Output a verbatim copy of the data, cut off after the line that contains "a piece's mesh.".
# Source data start
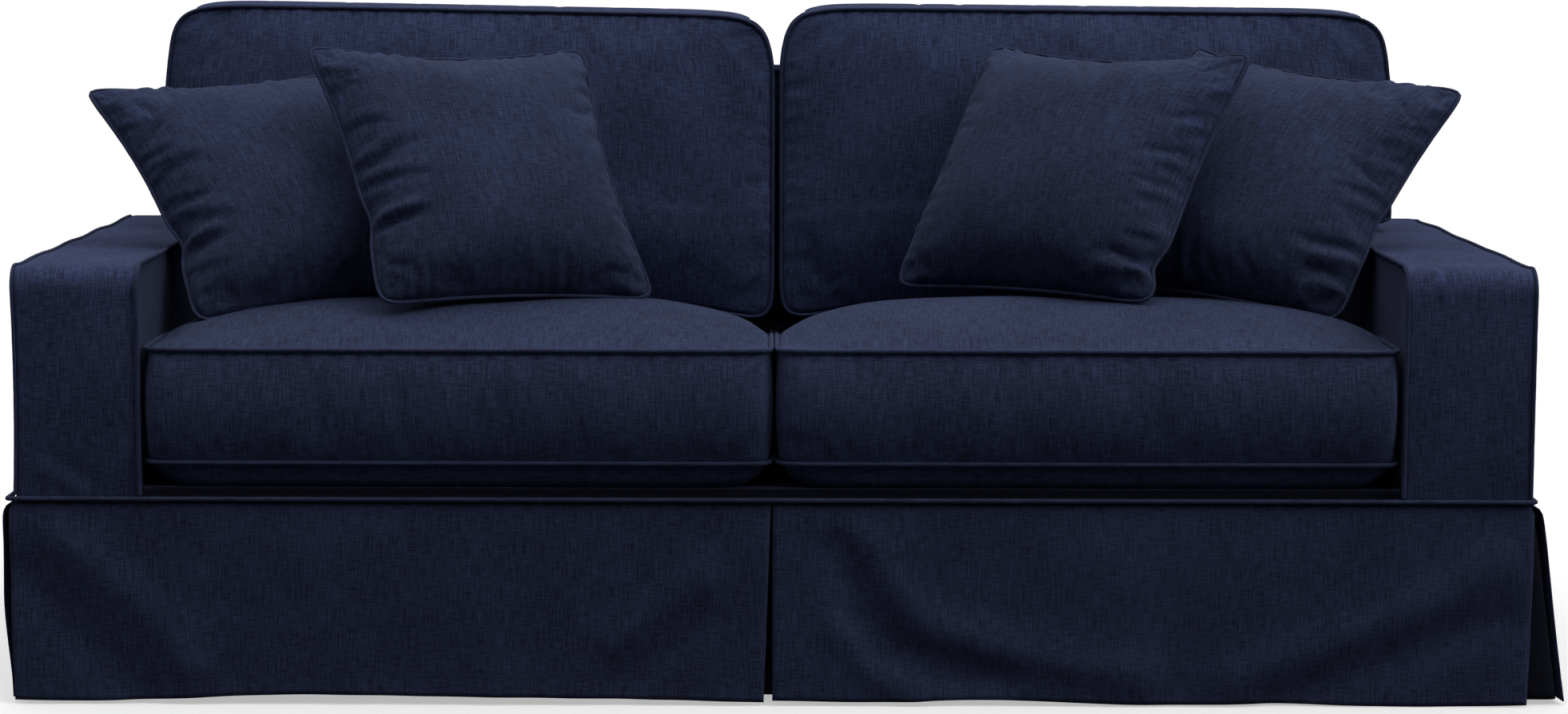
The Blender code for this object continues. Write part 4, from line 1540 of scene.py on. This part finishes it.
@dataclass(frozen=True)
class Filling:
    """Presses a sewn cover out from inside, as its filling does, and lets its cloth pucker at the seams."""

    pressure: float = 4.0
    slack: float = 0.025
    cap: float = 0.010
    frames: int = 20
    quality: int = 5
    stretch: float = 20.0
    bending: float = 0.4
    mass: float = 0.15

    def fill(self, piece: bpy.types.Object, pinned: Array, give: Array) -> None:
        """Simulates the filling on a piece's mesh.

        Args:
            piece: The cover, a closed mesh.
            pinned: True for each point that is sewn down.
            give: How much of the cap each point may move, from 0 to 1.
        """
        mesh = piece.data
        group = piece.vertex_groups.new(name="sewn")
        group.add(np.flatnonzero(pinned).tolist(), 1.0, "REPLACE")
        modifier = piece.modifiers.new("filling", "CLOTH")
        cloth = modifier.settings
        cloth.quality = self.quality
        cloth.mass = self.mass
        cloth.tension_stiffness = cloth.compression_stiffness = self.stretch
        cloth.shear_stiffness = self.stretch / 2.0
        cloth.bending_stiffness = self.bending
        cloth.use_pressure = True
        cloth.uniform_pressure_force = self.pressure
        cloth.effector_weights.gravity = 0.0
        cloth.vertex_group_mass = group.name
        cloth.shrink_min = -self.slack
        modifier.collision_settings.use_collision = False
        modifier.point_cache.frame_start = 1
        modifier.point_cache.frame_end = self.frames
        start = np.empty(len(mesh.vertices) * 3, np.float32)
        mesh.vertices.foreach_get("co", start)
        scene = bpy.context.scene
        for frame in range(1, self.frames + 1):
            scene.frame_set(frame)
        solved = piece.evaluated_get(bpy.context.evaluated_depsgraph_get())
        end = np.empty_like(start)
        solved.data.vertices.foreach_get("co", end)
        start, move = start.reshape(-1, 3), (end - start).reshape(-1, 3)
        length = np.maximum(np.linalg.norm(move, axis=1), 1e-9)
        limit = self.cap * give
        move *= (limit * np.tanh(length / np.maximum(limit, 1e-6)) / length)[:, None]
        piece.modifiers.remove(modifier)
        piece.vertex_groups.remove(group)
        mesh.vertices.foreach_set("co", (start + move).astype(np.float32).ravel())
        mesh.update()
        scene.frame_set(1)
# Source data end
→ **Solution for this exercise**:
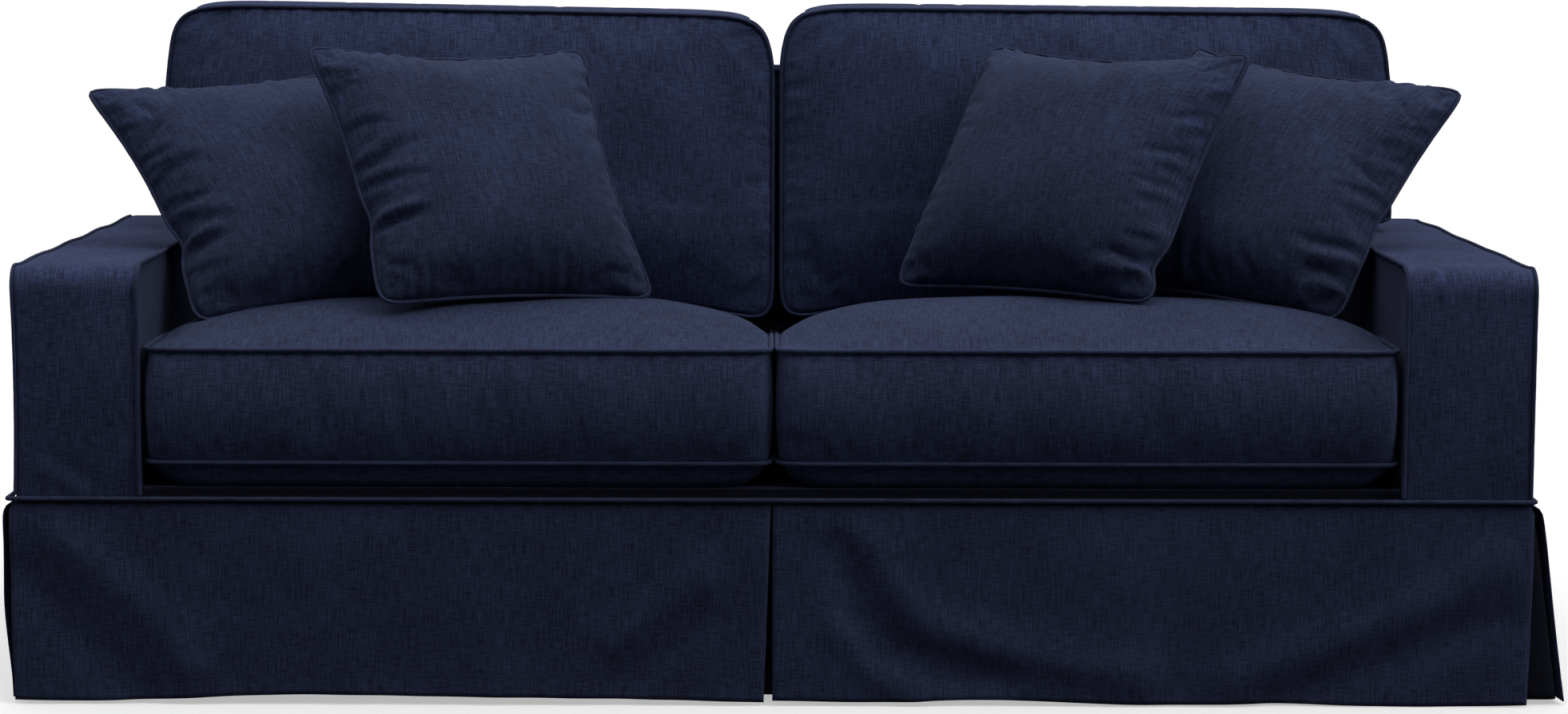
The Blender code for this object continues. Write part 4, from line 1540 of scene.py on. This part finishes it.
@dataclass(frozen=True)
class Filling:
    """Presses a sewn cover out from inside, as its filling does, and lets its cloth pucker at the seams."""

    pressure: float = 4.0
    slack: float = 0.025
    cap: float = 0.010
    frames: int = 20
    quality: int = 5
    stretch: float = 20.0
    bending: float = 0.4
    mass: float = 0.15

    def fill(self, piece: bpy.types.Object, pinned: Array, give: Array) -> None:
        """Simulates the filling on a piece's mesh.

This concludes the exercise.